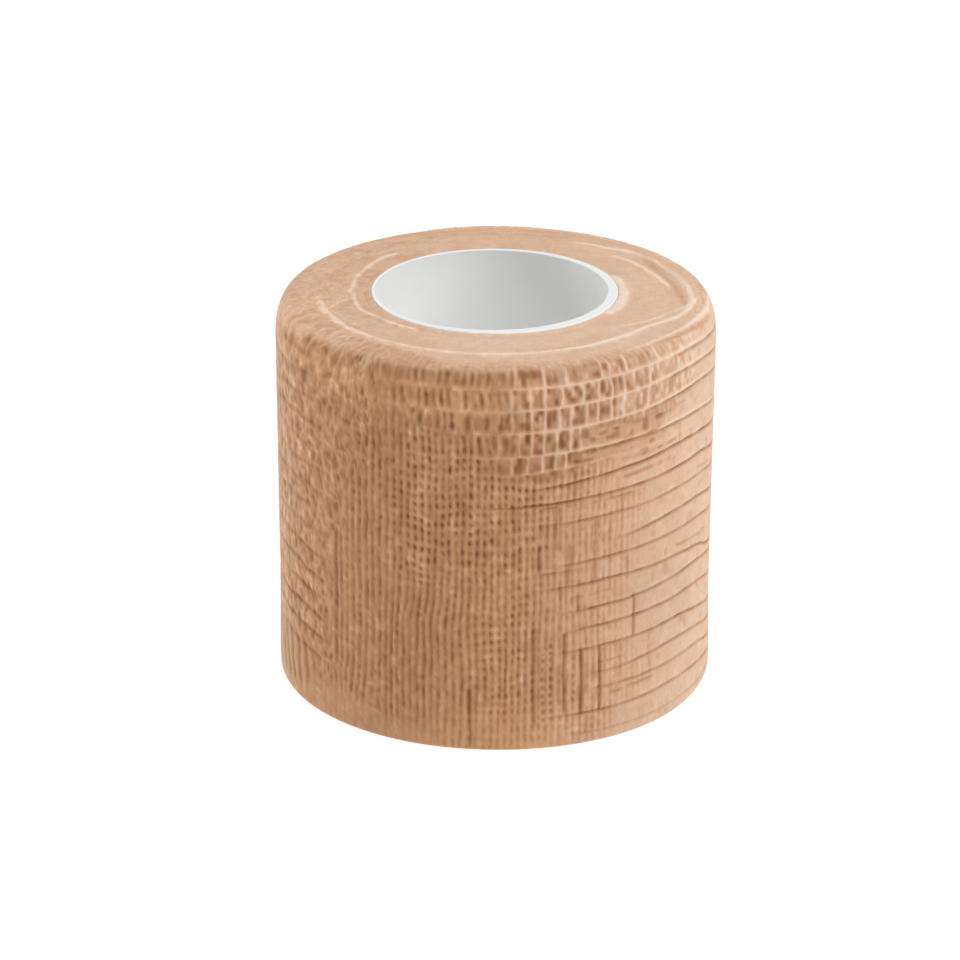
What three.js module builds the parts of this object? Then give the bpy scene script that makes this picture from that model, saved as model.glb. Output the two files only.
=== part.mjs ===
// A cohesive crepe bandage, wound on a plastic core and standing on its end.
// Millimetres, +Z up. The origin is the middle of the base.
// An azimuth is in degrees from the front (-Y) towards the right (+X).

import * as THREE from 'three';

const ROLL_RADIUS = 27.5; // mean radius over the outermost turn
const STRIP_WIDTH = 50; // cut width of the bandage
const STRIP_THICKNESS = 0.5; // one crinkled layer
const STRIP_END_AZIMUTH = 200; // the pressed-down end of the strip, at the back
const STRIP_END_SPAN = 1; // degrees that the step at the strip's end takes

const CORE_RADIUS = 15.4;
const CORE_WALL = 0.9;
const CORE_LENGTH = 50.5;
const CORE_CHAMFER = 0.2;
const PIECE_GAP = 0.3; // between the core and the first turn

const SHOULDER = { sag: 0.15, radial: 1.9, axial: 4.5, steps: 6 }; // rounded upper edge
const FOOT = { radial: 1.2, axial: 0.5, steps: 3 }; // small rounding of the lower edge
const FACE_RISE = 0.1; // the upper end face stands over the strip's nominal width
const CREST = { rise: 0.3, innerReach: 0.6, outerReach: 0.9 }; // raised turn edge on the end face
const SPREAD_REACH = 14; // height over which the foot's spread dies away
const WALL_HEIGHTS = [5, 10, 18, 30, 40];

const WINDING_STEPS = 120;
const CORE_SEGMENTS = 96;

// Where the raised turn edge lies, and how far the foot of the wall is pushed out, round the roll
const UNEVENNESS = [
  { azimuth: -180, crestRadius: 22.2, footSpread: 0.0 },
  { azimuth: -110, crestRadius: 22.1, footSpread: 0.1 },
  { azimuth: -60, crestRadius: 22.0, footSpread: 0.25 },
  { azimuth: -5, crestRadius: 21.6, footSpread: -0.05 },
  { azimuth: 50, crestRadius: 21.8, footSpread: 0.5 },
  { azimuth: 80, crestRadius: 24.6, footSpread: 0.3 },
  { azimuth: 115, crestRadius: 23.4, footSpread: 0.1 },
];

const SKIN_TONE = new THREE.Color(0xc69a76);
const WHITE_PLASTIC = new THREE.Color(0xe6e4e0);

// One column of the table above, eased from row to row all the way round
function unevenAt(azimuth, column) {
  const first = UNEVENNESS[0];
  const angle = first.azimuth + THREE.MathUtils.euclideanModulo(azimuth - first.azimuth, 360);
  const rows = [...UNEVENNESS, { ...first, azimuth: first.azimuth + 360 }];
  const next = rows.findIndex((row) => row.azimuth > angle);
  const before = rows[next - 1];
  const after = rows[next];
  const part = THREE.MathUtils.smoothstep(angle, before.azimuth, after.azimuth);
  return THREE.MathUtils.lerp(before[column], after[column], part);
}

// Points on a quarter of an ellipse, from one angle in quarter turns to the next
function quarterArc(centreRadius, centreHeight, corner, startQuarter) {
  return Array.from({ length: corner.steps + 1 }, (_, step) => {
    const angle = (startQuarter + step / corner.steps) * (Math.PI / 2);
    return [
      centreRadius + corner.radial * Math.cos(angle),
      centreHeight + corner.axial * Math.sin(angle),
    ];
  });
}

// Outline of the wound strip in one half plane through the axis, as [radius, height] pairs.
// It runs along the base, up the wall, over the shoulder and back across the end face.
function windingOutline(turnRadius, azimuth) {
  const spread = unevenAt(azimuth, 'footSpread');
  const crest = unevenAt(azimuth, 'crestRadius');
  const innerRadius = CORE_RADIUS + PIECE_GAP;
  const shoulderTop = STRIP_WIDTH - SHOULDER.sag;
  const faceHeight = STRIP_WIDTH + FACE_RISE;
  const wall = WALL_HEIGHTS.map((height) => {
    const left = 1 - THREE.MathUtils.smoothstep(height, 0, SPREAD_REACH);
    return [turnRadius + spread * left, height];
  });
  return [
    [innerRadius, 0],
    ...quarterArc(turnRadius + spread - FOOT.radial, FOOT.axial, FOOT, -1),
    ...wall,
    ...quarterArc(turnRadius - SHOULDER.radial, shoulderTop - SHOULDER.axial, SHOULDER, 0),
    [crest + CREST.outerReach, faceHeight],
    [crest, STRIP_WIDTH + CREST.rise],
    [crest - CREST.innerReach, faceHeight],
    [innerRadius, faceHeight],
  ];
}

// Joins rings of points, all of one length, into one closed body that bends round on itself
function closedBody(rings) {
  const perRing = rings[0].length;
  const positions = rings.flat(2);
  const indices = [];
  rings.forEach((_, ring) => {
    const here = ring * perRing;
    const there = ((ring + 1) % rings.length) * perRing;
    for (let point = 0; point < perRing; point += 1) {
      const next = (point + 1) % perRing;
      indices.push(here + point, there + point, there + next);
      indices.push(here + point, there + next, here + next);
    }
  });
  const geometry = new THREE.BufferGeometry();
  geometry.setAttribute('position', new THREE.Float32BufferAttribute(positions, 3));
  geometry.setIndex(indices);
  geometry.computeVertexNormals();
  return geometry;
}

// The wound strip. Its radius grows by one layer in a turn and drops at the strip's end.
function windingGeometry() {
  const rings = Array.from({ length: WINDING_STEPS + 1 }, (_, step) => {
    const turned = step / WINDING_STEPS;
    const azimuth = STRIP_END_AZIMUTH + STRIP_END_SPAN + turned * (360 - STRIP_END_SPAN);
    const angle = THREE.MathUtils.degToRad(azimuth);
    const turnRadius = ROLL_RADIUS + STRIP_THICKNESS * (turned - 0.5);
    return windingOutline(turnRadius, azimuth).map(([radius, height]) => [
      radius * Math.sin(angle),
      -radius * Math.cos(angle),
      height,
    ]);
  });
  return closedBody(rings);
}

// The tube that the strip is wound on, open right through, with broken edges
function coreGeometry() {
  const outer = CORE_RADIUS;
  const inner = CORE_RADIUS - CORE_WALL;
  const profile = [
    new THREE.Vector2(inner + CORE_CHAMFER, 0),
    new THREE.Vector2(outer - CORE_CHAMFER, 0),
    new THREE.Vector2(outer, CORE_CHAMFER),
    new THREE.Vector2(outer, CORE_LENGTH - CORE_CHAMFER),
    new THREE.Vector2(outer - CORE_CHAMFER, CORE_LENGTH),
    new THREE.Vector2(inner + CORE_CHAMFER, CORE_LENGTH),
    new THREE.Vector2(inner, CORE_LENGTH - CORE_CHAMFER),
    new THREE.Vector2(inner, CORE_CHAMFER),
    new THREE.Vector2(inner + CORE_CHAMFER, 0),
  ];
  const geometry = new THREE.LatheGeometry(profile, CORE_SEGMENTS);
  geometry.rotateX(Math.PI / 2);
  return geometry;
}

const winding = new THREE.Mesh(
  windingGeometry(),
  new THREE.MeshStandardMaterial({ color: SKIN_TONE, roughness: 0.9, metalness: 0 }),
);
winding.name = 'bandage_roll';

const core = new THREE.Mesh(
  coreGeometry(),
  new THREE.MeshStandardMaterial({ color: WHITE_PLASTIC, roughness: 0.4, metalness: 0 }),
);
core.name = 'core';

const roll = new THREE.Group();
roll.add(winding, core);

// The spiral is a little off centre, so the roll is moved until its box stands over the origin
const middle = new THREE.Box3().setFromObject(roll).getCenter(new THREE.Vector3());
roll.position.set(-middle.x, -middle.y, 0);

export default roll;
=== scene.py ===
# Cohesive crepe bandage wound on a plastic core, standing on its end.
# Shapes are worked out in millimetres and turned to metres when a mesh is made.
# An azimuth is in degrees from the front (-Y) towards the right (+X).
import math

import bpy
import numpy as np
from mathutils import Euler, Matrix, Vector


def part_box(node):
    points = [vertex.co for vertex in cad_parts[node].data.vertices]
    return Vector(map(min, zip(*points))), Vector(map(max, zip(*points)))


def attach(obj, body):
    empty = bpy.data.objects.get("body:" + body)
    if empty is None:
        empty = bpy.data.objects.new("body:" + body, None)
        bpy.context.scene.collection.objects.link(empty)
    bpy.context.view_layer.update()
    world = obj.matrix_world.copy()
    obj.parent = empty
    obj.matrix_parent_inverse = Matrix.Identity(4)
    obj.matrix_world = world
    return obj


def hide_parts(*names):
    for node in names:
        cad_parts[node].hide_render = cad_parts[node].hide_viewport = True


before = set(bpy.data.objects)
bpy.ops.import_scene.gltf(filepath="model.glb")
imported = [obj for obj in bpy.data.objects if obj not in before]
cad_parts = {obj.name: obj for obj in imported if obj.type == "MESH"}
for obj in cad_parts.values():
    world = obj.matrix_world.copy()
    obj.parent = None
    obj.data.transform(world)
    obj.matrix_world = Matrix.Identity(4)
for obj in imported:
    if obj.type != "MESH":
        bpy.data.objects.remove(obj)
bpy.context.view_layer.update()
mm = 0.001

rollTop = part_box("bandage_roll")[1][2] / mm
coreLow, coreHigh = (np.array(corner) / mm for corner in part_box("core"))
coreRadius = (coreHigh[0] - coreLow[0]) / 2
axisPlace = (coreLow + coreHigh) / 2  # the spiral is a little off centre, the core shows its axis

roll = {
    "radius": 27.5,  # mean radius over the outermost turn
    "layer": 0.5,  # one crinkled layer, so the radius grows by this in a turn
    "endAzimuth": 200,  # where the strip's end is pressed down, at the back
    "endPressed": 12,  # degrees over which it thins out
    "endStep": 0.2,
    "shoulderRadial": 1.9,
    "shoulderAxial": 4.5,
    "shoulderSag": 0.15,
    "footRadial": 1.2,
    "footAxial": 0.5,
    "faceRise": 0.1,
    "crestRise": 0.3,  # of the raised turn edge over the strip's width
    "crestInner": 0.6,
    "crestOuter": 0.9,
    "spreadReach": 14,
}
roll["width"] = rollTop - roll["crestRise"]
degree = math.radians(1) * roll["radius"]  # mm round the roll in one degree
hairGap = 0.002  # mm, rows and pieces this close meet in a sharp joint that doesn't show
hiddenTone = 0.8  # how high and how pale the cloth counts where it hardly shows


def table(columns, *rows):  # one dictionary for each row of values
    return [dict(zip(columns.split(), row)) for row in rows]


# Where the raised turn edge lies, and how far the foot is pushed out, round the roll
unevenness = table(
    "azimuth crestRadius footSpread",
    (-180, 22.2, 0),
    (-110, 22.1, 0.1),
    (-60, 22, 0.25),
    (-5, 21.6, -0.05),
    (50, 21.8, 0.5),
    (80, 24.6, 0.3),
    (115, 23.4, 0.1),
)


def hexColour(code):  # sRGB hex to the linear values that the shaders take
    channels = [int(code[place:place + 2], 16) / 255 for place in (0, 2, 4)]
    linear = [c / 12.92 if c <= 0.04045 else ((c + 0.055) / 1.055) ** 2.4 for c in channels]
    return (*linear, 1)


def ease(value, start, end):  # 0 before start, 1 after end, smooth between; start may be the larger
    part = np.clip((value - start) / (end - start), 0, 1)
    return part * part * (3 - 2 * part)


def window(value, low, high, soft):  # 1 between low and high, with soft borders
    return ease(value, low - soft, low + soft) * ease(value, high + soft, high - soft)


def blend(value, other, part):  # goes from value to other as part goes from 0 to 1
    return value + (other - value) * part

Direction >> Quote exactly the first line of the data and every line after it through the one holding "const PIECE_GAP = 0.3;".

Solution to the problem >>
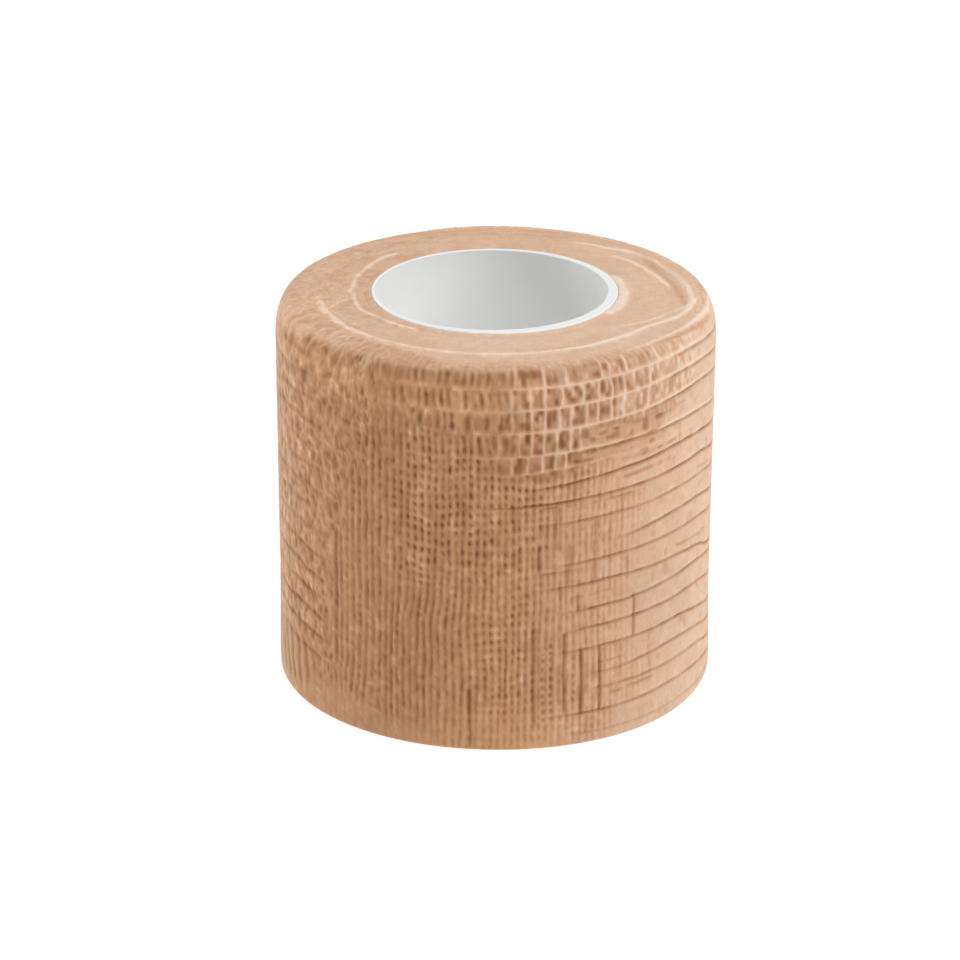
What three.js module builds the parts of this object? Then give the bpy scene script that makes this picture from that model, saved as model.glb. Output the two files only.
=== part.mjs ===
// A cohesive crepe bandage, wound on a plastic core and standing on its end.
// Millimetres, +Z up. The origin is the middle of the base.
// An azimuth is in degrees from the front (-Y) towards the right (+X).

import * as THREE from 'three';

const ROLL_RADIUS = 27.5; // mean radius over the outermost turn
const STRIP_WIDTH = 50; // cut width of the bandage
const STRIP_THICKNESS = 0.5; // one crinkled layer
const STRIP_END_AZIMUTH = 200; // the pressed-down end of the strip, at the back
const STRIP_END_SPAN = 1; // degrees that the step at the strip's end takes

const CORE_RADIUS = 15.4;
const CORE_WALL = 0.9;
const CORE_LENGTH = 50.5;
const CORE_CHAMFER = 0.2;
const PIECE_GAP = 0.3; // between the core and the first turn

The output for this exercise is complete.